┌────────

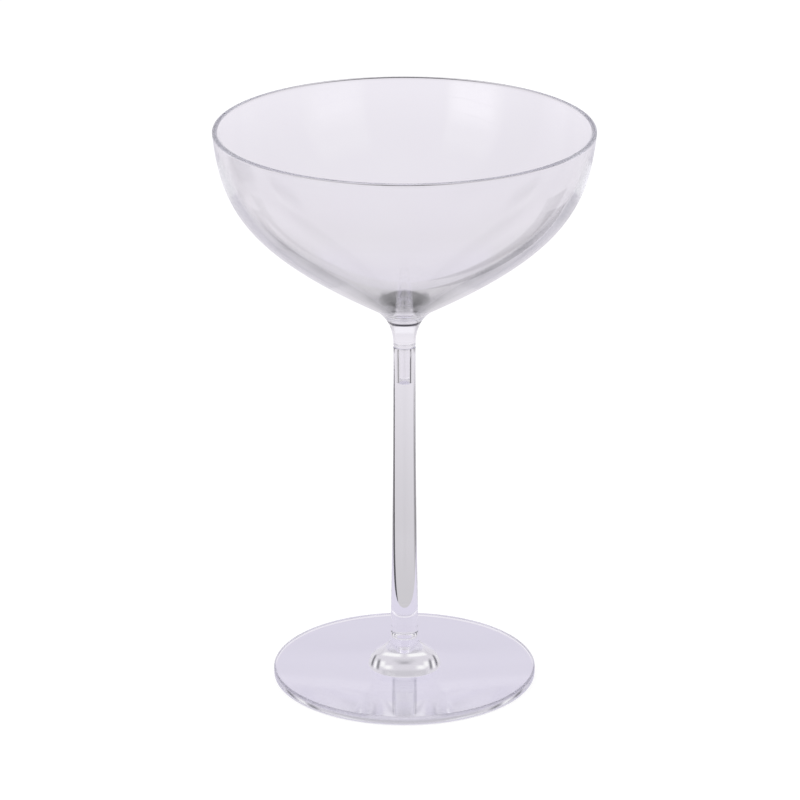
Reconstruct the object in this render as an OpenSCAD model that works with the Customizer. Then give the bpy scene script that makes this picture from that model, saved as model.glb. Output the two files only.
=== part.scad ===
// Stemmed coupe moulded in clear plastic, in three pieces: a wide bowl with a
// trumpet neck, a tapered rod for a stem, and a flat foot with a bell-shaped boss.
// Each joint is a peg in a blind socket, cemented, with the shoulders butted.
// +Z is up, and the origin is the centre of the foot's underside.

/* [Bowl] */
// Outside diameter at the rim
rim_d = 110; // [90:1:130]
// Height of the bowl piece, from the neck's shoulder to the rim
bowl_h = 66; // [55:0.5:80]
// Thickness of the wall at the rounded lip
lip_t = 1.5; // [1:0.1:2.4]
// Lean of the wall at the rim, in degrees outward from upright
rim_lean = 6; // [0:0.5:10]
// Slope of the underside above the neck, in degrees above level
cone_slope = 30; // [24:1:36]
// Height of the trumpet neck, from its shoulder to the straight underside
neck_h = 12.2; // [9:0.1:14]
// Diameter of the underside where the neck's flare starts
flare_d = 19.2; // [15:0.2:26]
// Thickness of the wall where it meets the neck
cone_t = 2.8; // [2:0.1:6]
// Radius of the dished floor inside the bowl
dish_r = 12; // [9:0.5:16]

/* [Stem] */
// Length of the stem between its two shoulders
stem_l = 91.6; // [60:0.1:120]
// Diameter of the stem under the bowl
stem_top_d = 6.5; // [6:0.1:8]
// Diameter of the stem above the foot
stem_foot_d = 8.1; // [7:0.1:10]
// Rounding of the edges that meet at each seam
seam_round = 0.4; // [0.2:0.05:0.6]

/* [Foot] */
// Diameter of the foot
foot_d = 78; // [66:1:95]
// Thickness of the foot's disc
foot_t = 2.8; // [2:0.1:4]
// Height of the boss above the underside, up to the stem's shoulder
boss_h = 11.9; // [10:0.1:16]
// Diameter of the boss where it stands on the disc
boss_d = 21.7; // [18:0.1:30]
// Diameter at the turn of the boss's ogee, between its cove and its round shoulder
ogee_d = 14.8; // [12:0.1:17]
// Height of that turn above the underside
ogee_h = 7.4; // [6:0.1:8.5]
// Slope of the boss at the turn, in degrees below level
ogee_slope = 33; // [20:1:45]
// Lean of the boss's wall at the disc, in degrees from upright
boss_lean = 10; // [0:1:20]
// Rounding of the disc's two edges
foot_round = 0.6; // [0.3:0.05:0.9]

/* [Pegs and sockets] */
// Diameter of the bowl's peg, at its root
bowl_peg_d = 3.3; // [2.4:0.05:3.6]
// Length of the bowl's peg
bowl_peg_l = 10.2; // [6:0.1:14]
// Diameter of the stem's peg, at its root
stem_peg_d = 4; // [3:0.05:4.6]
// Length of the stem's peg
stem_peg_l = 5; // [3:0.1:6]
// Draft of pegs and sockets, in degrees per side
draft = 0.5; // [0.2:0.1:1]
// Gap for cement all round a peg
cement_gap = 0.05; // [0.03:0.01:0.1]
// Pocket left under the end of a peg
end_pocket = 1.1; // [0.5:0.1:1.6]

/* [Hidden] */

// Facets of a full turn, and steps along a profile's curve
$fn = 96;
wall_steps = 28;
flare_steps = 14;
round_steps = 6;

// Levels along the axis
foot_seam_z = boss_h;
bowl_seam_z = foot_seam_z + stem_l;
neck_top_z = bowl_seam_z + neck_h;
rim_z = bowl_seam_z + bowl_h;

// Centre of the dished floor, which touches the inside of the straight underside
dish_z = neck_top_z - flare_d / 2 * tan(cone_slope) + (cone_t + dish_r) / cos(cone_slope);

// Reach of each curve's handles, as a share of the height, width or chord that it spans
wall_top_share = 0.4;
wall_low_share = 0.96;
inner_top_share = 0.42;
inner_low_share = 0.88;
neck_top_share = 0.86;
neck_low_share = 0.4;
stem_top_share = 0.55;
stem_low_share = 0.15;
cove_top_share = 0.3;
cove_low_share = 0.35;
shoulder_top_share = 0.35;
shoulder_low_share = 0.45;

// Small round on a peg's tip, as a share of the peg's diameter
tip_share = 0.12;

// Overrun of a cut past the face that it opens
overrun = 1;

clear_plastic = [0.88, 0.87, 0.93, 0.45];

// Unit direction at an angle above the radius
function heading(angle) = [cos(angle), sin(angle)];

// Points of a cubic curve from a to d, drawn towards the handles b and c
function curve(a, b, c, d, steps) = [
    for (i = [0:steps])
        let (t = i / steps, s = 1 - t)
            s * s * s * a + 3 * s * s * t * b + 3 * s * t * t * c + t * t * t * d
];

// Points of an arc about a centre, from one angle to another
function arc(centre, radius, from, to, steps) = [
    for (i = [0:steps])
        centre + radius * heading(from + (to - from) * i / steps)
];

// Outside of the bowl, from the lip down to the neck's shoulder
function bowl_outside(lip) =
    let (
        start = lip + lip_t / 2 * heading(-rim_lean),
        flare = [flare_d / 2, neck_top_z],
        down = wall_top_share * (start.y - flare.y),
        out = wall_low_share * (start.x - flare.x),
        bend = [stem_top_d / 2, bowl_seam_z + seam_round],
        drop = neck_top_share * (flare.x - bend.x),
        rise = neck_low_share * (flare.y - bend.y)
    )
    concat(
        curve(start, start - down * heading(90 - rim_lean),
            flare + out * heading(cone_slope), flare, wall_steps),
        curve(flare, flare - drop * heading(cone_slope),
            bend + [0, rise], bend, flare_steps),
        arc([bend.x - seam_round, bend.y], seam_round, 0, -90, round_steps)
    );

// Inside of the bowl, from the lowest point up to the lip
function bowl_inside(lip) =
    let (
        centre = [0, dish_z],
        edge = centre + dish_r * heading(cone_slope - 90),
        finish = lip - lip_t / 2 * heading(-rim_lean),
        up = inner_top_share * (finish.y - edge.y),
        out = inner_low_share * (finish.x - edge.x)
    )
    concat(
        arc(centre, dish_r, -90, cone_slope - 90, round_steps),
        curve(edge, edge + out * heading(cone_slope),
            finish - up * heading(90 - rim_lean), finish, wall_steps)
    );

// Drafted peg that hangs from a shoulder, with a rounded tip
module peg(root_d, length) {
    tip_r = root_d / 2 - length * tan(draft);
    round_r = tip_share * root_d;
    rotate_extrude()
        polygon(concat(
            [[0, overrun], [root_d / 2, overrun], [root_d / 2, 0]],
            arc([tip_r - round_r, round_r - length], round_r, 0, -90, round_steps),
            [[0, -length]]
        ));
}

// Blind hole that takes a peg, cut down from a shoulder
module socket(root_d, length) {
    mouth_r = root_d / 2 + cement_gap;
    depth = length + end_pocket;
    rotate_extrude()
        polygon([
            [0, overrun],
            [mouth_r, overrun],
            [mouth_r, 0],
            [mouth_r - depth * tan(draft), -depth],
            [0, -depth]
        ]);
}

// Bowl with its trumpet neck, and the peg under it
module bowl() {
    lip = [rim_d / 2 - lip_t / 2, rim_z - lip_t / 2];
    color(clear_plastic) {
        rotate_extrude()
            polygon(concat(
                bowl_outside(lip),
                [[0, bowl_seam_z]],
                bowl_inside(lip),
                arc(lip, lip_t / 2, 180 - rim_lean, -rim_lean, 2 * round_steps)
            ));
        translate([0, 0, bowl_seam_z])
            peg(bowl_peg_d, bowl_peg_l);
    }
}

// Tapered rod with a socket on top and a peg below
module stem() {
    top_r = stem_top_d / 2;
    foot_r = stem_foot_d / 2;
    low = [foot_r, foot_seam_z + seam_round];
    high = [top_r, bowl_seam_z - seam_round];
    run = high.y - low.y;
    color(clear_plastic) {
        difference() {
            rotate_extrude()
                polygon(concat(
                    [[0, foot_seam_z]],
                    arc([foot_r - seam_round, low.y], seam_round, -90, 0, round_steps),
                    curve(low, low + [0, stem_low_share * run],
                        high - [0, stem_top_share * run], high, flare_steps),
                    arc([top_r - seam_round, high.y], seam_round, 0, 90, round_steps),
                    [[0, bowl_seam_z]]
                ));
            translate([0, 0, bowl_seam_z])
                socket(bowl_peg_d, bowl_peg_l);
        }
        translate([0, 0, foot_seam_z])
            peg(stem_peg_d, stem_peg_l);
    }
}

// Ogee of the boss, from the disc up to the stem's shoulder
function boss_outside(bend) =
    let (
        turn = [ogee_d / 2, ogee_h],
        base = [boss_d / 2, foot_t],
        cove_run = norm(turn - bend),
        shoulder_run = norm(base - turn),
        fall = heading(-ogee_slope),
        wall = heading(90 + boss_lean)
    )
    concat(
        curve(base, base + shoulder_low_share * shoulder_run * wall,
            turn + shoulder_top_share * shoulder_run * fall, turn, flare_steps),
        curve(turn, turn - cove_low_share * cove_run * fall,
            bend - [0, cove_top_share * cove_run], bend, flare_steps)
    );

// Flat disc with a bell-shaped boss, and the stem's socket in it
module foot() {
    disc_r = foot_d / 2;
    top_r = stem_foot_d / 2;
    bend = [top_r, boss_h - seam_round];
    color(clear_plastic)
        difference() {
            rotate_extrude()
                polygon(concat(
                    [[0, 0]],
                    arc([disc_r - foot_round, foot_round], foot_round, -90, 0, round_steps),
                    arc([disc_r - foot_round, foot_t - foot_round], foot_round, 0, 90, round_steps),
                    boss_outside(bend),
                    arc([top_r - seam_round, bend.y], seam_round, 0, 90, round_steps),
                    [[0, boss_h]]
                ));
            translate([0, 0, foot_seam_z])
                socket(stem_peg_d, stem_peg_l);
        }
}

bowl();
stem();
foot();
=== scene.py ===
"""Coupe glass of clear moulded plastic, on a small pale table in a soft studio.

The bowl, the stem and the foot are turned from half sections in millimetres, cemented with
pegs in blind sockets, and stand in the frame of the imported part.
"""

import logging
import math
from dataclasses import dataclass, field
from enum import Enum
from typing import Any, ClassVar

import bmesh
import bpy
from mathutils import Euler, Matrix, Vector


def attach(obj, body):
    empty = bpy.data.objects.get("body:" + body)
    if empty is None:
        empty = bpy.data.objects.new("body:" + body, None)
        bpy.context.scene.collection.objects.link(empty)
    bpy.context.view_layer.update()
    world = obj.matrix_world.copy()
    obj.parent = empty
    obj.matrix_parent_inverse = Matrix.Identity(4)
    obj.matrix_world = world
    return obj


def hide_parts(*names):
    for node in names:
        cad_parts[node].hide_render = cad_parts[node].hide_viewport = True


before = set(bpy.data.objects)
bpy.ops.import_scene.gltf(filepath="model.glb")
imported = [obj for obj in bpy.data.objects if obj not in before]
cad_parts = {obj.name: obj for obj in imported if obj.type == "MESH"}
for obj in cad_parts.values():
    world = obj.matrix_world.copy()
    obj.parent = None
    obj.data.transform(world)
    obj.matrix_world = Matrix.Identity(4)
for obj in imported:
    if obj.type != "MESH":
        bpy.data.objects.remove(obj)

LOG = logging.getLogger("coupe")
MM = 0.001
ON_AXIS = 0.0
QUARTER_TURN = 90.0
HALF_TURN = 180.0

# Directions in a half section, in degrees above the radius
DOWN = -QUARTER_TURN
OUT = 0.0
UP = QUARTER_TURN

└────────

▶ _Task objective_: How many of these lines contain "names"? Write only the number.

▶ _Answer below_: 2